Now going on the other route and using the first result would mean to add $\frac{\tau}{2}$ to that result. I mean the other alternate result given by the quadratic equation.
This is described as follows:
$t=\frac{\tau}{2}+\frac{2\tau - \sqrt{2}\tau}{4}$
$t=\frac{2\tau+2\tau-\sqrt{2}\tau}{4}=\frac{4\tau-\sqrt{2}\tau}{4}\approx 0.6464 \tau$
Which in turn would be $0.65 \tau$ as it appears in one of the alternatives.

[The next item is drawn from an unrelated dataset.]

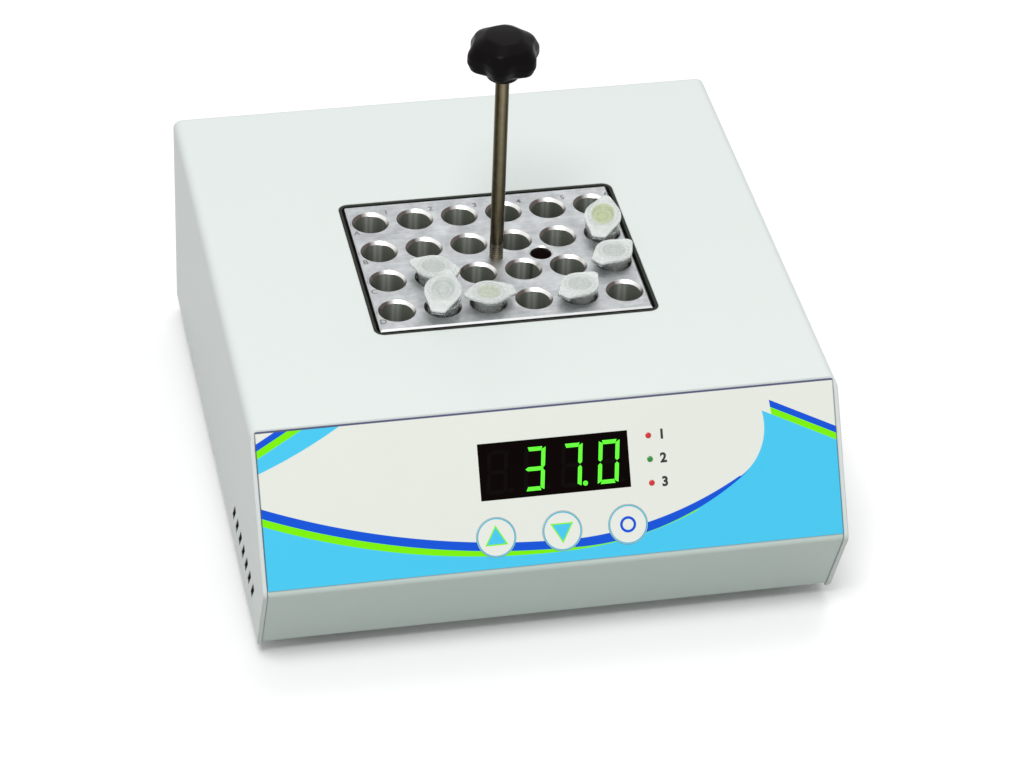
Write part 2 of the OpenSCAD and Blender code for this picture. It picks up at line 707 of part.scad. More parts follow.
// Laminated core in its bracket on four bosses, with the winding through its middle
module transformer() color("darkkhaki")
    translate([ctrl_x - (ctrl_w + transformer_w) / 2 - transformer_gap, ctrl_y, floor_in]) {
        for (x = [-1, 1], y = [-1, 1])
            translate([x * (transformer_w / 2 - 4), y * (transformer_d / 2 - 4), 0]) bar(7, 0, 3);
        slab(transformer_w, transformer_d, 2.5, 5, 2);
        slab(34, 20, 4.5, 32);
        slab(20, 32, 5.5, 28, 3);
    }

// ---- Rear panel ----

module power_inlet() color("black") translate([inlet_x, y_back, inlet_z]) difference() {
    union() {
        translate([-inlet_w / 2, 0, -inlet_h / 2]) cube([inlet_w, inlet_proud, inlet_h]);
        translate([-inlet_w / 2 + 1.6, -inlet_len, -inlet_h / 2 + 1.6])
            cube([inlet_w - 3.2, inlet_len + 1, inlet_h - 3.2]);
    }
    // socket, with its two cut lower corners
    translate([0, inlet_proud + past, socket_up]) rotate([90, 0, 0])
        linear_extrude(height = socket_depth + past) polygon([
            [-socket_w / 2, socket_h / 2], [-socket_w / 2, -socket_h / 2 + 4],
            [-socket_w / 2 + 5, -socket_h / 2], [socket_w / 2 - 5, -socket_h / 2],
            [socket_w / 2, -socket_h / 2 + 4], [socket_w / 2, socket_h / 2]
        ]);
    translate([-drawer_w / 2 - 0.2, -drawer_len + 1, -drawer_down - drawer_h / 2 - 0.2])
        cube([drawer_w + 0.4, drawer_len + inlet_proud, drawer_h + 0.4]);
}

// Three flat pins, set back from the socket's mouth, with their tags behind
module inlet_pins() color("gold") translate([inlet_x, y_back + inlet_proud - socket_depth, inlet_z + socket_up])
    for (p = [[-7, 2], [7, 2], [0, -2]]) translate([p.x - 1, 0, p.y - 2]) cube([2, 12, 4]);

module fuse_drawer() color("dimgray") translate([inlet_x, y_back, inlet_z - drawer_down]) difference() {
    translate([-drawer_w / 2, -drawer_len + 1.4, -drawer_h / 2])
        cube([drawer_w, drawer_len - 1.4 + inlet_proud, drawer_h]);
    translate([-fuse_d / 2 - 0.3, -drawer_len + 2.5, -fuse_d / 2 - 0.3])
        cube([fuse_d + 0.6, fuse_len + 0.6, drawer_h]);
    // finger notch in the drawer's face
    translate([-4, inlet_proud - 0.8, 1.8]) cube([8, past + 1, drawer_h]);
}

fuse_cap = 5.2;
module fuse() color("silver")
    translate([inlet_x, y_back - drawer_len + 2.8, inlet_z - drawer_down]) rotate([-90, 0, 0]) {
        for (z = [0, fuse_len - fuse_cap]) bar(fuse_d, z, z + fuse_cap);
        bar(fuse_d - 0.5, fuse_cap - 0.2, fuse_len - fuse_cap + 0.2);
    }

module switch_housing() color("black") translate([switch_x, y_back, switch_z]) difference() {
    union() {
        translate([-switch_w / 2, 0, -switch_h / 2]) cube([switch_w, 1.6, switch_h]);
        translate([-switch_w / 2 + 1.1, -switch_len, -switch_h / 2 + 1.1])
            cube([switch_w - 2.2, switch_len + 1, switch_h - 2.2]);
    }
    translate([-rocker_w / 2 - 0.2, -11, -rocker_h / 2 - 0.4]) cube([rocker_w + 0.4, 14, rocker_h + 0.8]);
    translate([-rocker_w / 2 - 2, -rocker_back, 0]) rotate([0, 90, 0])
        cylinder(d = rocker_pin_d + 0.16, h = rocker_w + 4);
}

// Rocker tilted to its pressed-in side, turning on two short trunnions
module power_rocker() color("black")
    translate([switch_x, y_back - rocker_back, switch_z]) rotate([rocker_tilt, 0, 0]) {
        across(rocker_w) intersection() {
            polygon([[0, -4], [6.5, -rocker_h / 2 + 0.6], [4.6, 0], [6.5, rocker_h / 2 - 0.6], [0, 4], [-2.6, 0]]);
            circle(d = rocker_h - 0.4);
        }
        translate([-rocker_w / 2 - 1.8, 0, 0]) rotate([0, 90, 0]) cylinder(d = rocker_pin_d, h = rocker_w + 3.6);
    }

module earth_stud() color("goldenrod") translate([earth_x, earth_y, 0]) {
    bar(4, floor_in, earth_top);
    translate([0, 0, floor_in + 3]) cylinder(d = 8, h = 3.2, $fn = 6);
}

// ---- Wiring ----

ribbon_w = 15;
ribbon_x = ctrl_x - 8;
ribbon_s = 40;
ribbon_t = 0.9;
ribbon_low = floor_in + 0.3;
lead_d = 1.8;
lead_x_at = [terminal_x - 2, terminal_x + 2];
lead_z = z_mat + mat_t / 2;
wire_d = 2.4;

// A point and its heading on the curve that leaves a along u and comes to b along v
function curve_at(a, u, b, v, t) = let (m = 1 - t)
    a * pow(m, 3) + (a + u) * 3 * m * m * t + (b - v) * 3 * m * t * t + b * pow(t, 3);
function curve_heading(a, u, b, v, t) = let (m = 1 - t)
    unit(u * m * m + (b - v - a - u) * 2 * m * t + v * t * t);

// A round wire along that curve, as rings of corners; aside is a direction that the curve never takes
module wire(a, u, b, v, d, aside = [1, 0, 0], steps = 12, sides = 8) {
    corners = [for (k = [0:sides - 1]) d / 2 * [cos(360 * k / sides), sin(360 * k / sides)]];
    rings = [for (i = [0:steps]) let (
        centre = curve_at(a, u, b, v, i / steps), ahead = curve_heading(a, u, b, v, i / steps),
        side = unit(cross(ahead, aside)), up = cross(side, ahead))
        for (c = corners) centre + side * c.x + up * c.y];
    polyhedron(rings, [
        [for (k = [sides - 1:-1:0]) k],
        for (i = [0:steps - 1], k = [0:sides - 1]) [i * sides + k, i * sides + (k + 1) % sides,
            (i + 1) * sides + (k + 1) % sides, (i + 1) * sides + k],
        [for (k = [0:sides - 1]) steps * sides + k]
    ]);
}

// Live to the switch, live and neutral to the terminal block, and earth to its stud
module mains_wires() color("saddlebrown") {
    wire([inlet_x - 6, y_back - inlet_len, inlet_z + 6], [0, -14, 0],
        [switch_x + 5, y_back - switch_len, switch_z + 5], [0, 14, 0], wire_d, [0, 0, 1]);
    wire([switch_x - 5, y_back - switch_len, switch_z - 5], [0, -16, 0],
        [terminal_x - 2, ctrl_y + 2, terminal_top], [0, 0, -16], wire_d, [1, -1, 0]);
    wire([inlet_x + 4, y_back - inlet_len, inlet_z - 6], [0, -16, 0],
        [terminal_x + 2, ctrl_y - 6, terminal_top], [0, 0, -18], wire_d, [1, 1, 0]);
    wire([inlet_x + 4, y_back - inlet_len, inlet_z - 14], [0, -8, 0],
        [earth_x, earth_y, earth_top], [0, 0, -9], wire_d);
}

// Two leads from the heater mat, out through the insulation to the terminal block
module heater_leads() color("red") for (x = lead_x_at)
    wire([x, y_block + block_d / 2, lead_z], [0, 14, 0],
        [x, ctrl_y - terminal_len / 2, terminal_top - 5], [0, 8, 0], lead_d);

// Flat cable from the back of the display board, under the well, to the header on the control board
ribbon_start = [y_seam, z_top] + slope_dir * ribbon_s + panel_in * (board_t - board_front);
ribbon_bend = ribbon_start + panel_in * 8;
ribbon_rise = ctrl_front - 1;
module display_ribbon() color("silver") across(ribbon_w, ribbon_x) bent_strip([
    ribbon_start, ribbon_bend, [ribbon_bend.x, ribbon_low],
    [ribbon_rise, ribbon_low], [ribbon_rise, header_top], [ribbon_rise + 8, header_top]
], [2, 2.5, 2, 1], ribbon_t);

// ---- Sample tubes ----

// A tube stands in the well of column c and row r, counted from 1 at the back left
function well_at(c, r) = [well_x[c - 1], y_block + well_y[r - 1], 0];

// A row of data for each tube: column, row, direction of its fold, and how far its lid is ajar
tube_b6_at = [6, 2, 249, ajar];
tube_c2_at = [2, 3, -30, 0];
tube_c6_at = [6, 3, 216, 0];
tube_d2_at = [2, 4, 248, ajar];
tube_d3_at = [3, 4, 5, 0];
tube_d5_at = [5, 4, 219, 0];

taper_end_r = well_floor_d / 2 - 0.1;
module tube(at) color("white", 0.6) translate(well_at(at[0], at[1])) {
    difference() {
        rotate_extrude() polygon(rounded([
            [0, block_top - tube_below], [taper_end_r, block_top - tube_below],
            [tube_d / 2, block_top - well_straight + 0.6], [tube_d / 2, tube_rim - collar_t],
            [lid_d / 2 - 0.4, tube_rim - collar_t], [lid_d / 2 - 0.4, tube_rim], [0, tube_rim]
        ], [0, 1, 0, 0, 0, 0, 0]));
        rotate_extrude() polygon([
            [0, block_top - tube_below + tube_wall],
            [taper_end_r - tube_wall, block_top - tube_below + tube_wall],
            [tube_bore / 2, block_top - well_straight + 0.6],
            [tube_bore / 2, tube_rim + past], [0, tube_rim + past]
        ]);
    }
    rotate([0, 0, at[2]]) translate([tube_d / 2, -strap_w / 2, tube_rim - 0.1 - strap_t])
        cube([lid_fold - 0.1 - tube_d / 2, strap_w, strap_t]);
}

module lid(at) color("white", 0.6) translate(well_at(at[0], at[1])) rotate([0, 0, at[2]])
    translate([lid_fold, 0, tube_rim]) rotate([0, at[3], 0]) translate([-lid_fold, 0, lid_lift]) {
        difference() {
            linear_extrude(height = lid_t) union() {
                circle(d = lid_d);
                hull() {
                    circle(d = lid_d - 1);
                    translate([-lid_tab + tab_r, 0]) circle(r = tab_r);
                    translate([lid_fold - 1, -strap_w / 2]) square([1, strap_w]);
                }
            }
            translate([0, 0, lid_t - 0.5]) cylinder(d1 = lid_d - 5, d2 = lid_d - 3.4, h = 0.5 + past / 2);
            translate([lid_d / 2 + 0.2, -strap_w, strap_t]) cube([4, 2 * strap_w, past]);
        }
        difference() {
            bar(plug_d, -plug_h, 0.2);
            bar(plug_d - 1.6, -plug_h - past, 0);
        }
    }

module tube_b6() tube(tube_b6_at);
module tube_c2() tube(tube_c2_at);
module tube_c6() tube(tube_c6_at);
module tube_d2() tube(tube_d2_at);
module tube_d3() tube(tube_d3_at);
module tube_d5() tube(tube_d5_at);
module lid_b6() lid(tube_b6_at);
module lid_c2() lid(tube_c2_at);
module lid_c6() lid(tube_c6_at);
module lid_d2() lid(tube_d2_at);
module lid_d3() lid(tube_d3_at);
module lid_d5() lid(tube_d5_at);

cover();
base_chassis();
front_overlay();
display_window();
display_module();
display_board();
display_spacers();
display_screws();
key_switches();
key_up();
key_down();
key_set();
timer_led();
run_led();
heat_led();
heating_block();
lift_rod();
lift_knob();
well_liner();
heater_plate();
heater_mat();
base_insulation();
wall_insulation();
clamp_plate();
plate_studs();
well_posts();
well_screws();
temperature_probe();
thermal_cutout();
control_board();
board_spacers();
triac_heatsink();
transformer();
power_inlet();
inlet_pins();
fuse_drawer();
fuse();
switch_housing();
power_rocker();
earth_stud();
mains_wires();
heater_leads();
display_ribbon();
feet();
foot_screws();
cover_screws();
tube_b6();
tube_c2();
tube_c6();
tube_d2();
tube_d3();
tube_d5();
lid_b6();
lid_c2();
lid_c6();
lid_d2();
lid_d3();
lid_d5();
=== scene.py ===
"""Dresses a dry block heater: painted steel housing, printed keypad, drilled block and sample tubes.

Every piece is worked out in the model's own frame, in metres: +X to the right, +Y to the rear, +Z up, with
the origin on the bench at the centre of the footprint. Each sub-assembly is a class that holds its sizes,
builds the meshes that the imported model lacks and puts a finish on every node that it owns.
"""
from __future__ import annotations

import json
import logging
import math
from dataclasses import dataclass, field
from enum import Enum
from functools import cached_property
from typing import Callable, ClassVar, Iterable, Sequence, Union

import bmesh
import bpy
import numpy as np
from mathutils import Matrix, Vector


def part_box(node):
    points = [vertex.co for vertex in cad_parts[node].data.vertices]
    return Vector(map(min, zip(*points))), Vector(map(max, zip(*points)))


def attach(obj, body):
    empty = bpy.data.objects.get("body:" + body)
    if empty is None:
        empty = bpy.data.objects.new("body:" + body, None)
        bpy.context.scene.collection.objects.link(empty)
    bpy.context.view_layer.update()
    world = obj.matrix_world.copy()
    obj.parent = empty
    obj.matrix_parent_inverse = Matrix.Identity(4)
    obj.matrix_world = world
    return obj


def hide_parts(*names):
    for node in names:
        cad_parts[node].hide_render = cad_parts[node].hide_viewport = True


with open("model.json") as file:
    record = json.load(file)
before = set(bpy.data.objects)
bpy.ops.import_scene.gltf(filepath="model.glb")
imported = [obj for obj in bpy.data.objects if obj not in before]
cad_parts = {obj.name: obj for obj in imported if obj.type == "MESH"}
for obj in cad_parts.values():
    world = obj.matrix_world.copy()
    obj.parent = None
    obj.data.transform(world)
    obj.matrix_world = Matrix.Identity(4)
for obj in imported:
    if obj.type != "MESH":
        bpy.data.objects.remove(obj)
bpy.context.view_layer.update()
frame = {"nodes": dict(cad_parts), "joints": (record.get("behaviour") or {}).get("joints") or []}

MM = 0.001
LOG = logging.getLogger("dry_block_heater")
X_AXIS, Y_AXIS, Z_AXIS = (1.0, 0.0, 0.0), (0.0, 1.0, 0.0), (0.0, 0.0, 1.0)
Triple = tuple[float, float, float]
Colour = tuple[float, float, float]
Ink = Union[Colour, bpy.types.NodeSocket]
Number = Union[float, "Field"]
Shape = tuple[np.ndarray, Sequence]


# ---- Shader maths ----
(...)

But apparently my book states that the right answer is the first one. In other words the one which I found earlier. But I'm still stuck at why my second assumption did not yielded the correct result?.
Can somebody please follow my steps and tell me if did I missunderstood something and what mistake did I made?. I need guidance not only in the mathematical part but in the physics concepts as well as I'm not sure if the way how I'm using the algebraic part is correct or not. Overall can somebody help me with this?
A more direct approach could be useful here. The time the sphere takes to fall from its top position to the ground is $\tau/2$, hence: $$ h={1\over2}g\left({\tau\over2}\right)^2. $$ If $t'$ is the time the sphere takes to fall from top to $h/2$ we have: $$ {h\over2}={1\over2}gt'^2. $$ Comparison gives: $$ t'={\tau\over2\sqrt2} $$ and the time taken from start to arrive at the same position is then: $$ t={\tau\over2}+t'={2+\sqrt2\over4}\tau. $$ Your computation is correct: both times you found correspond to the time taken to arrive at $h/2$ from start, the first time when rising and the second time when falling. The error is in the assumption that the difference between these two times is $\tau/2$: the true difference is of course twice the time $t'$ computed above, that is $\tau/\sqrt2$.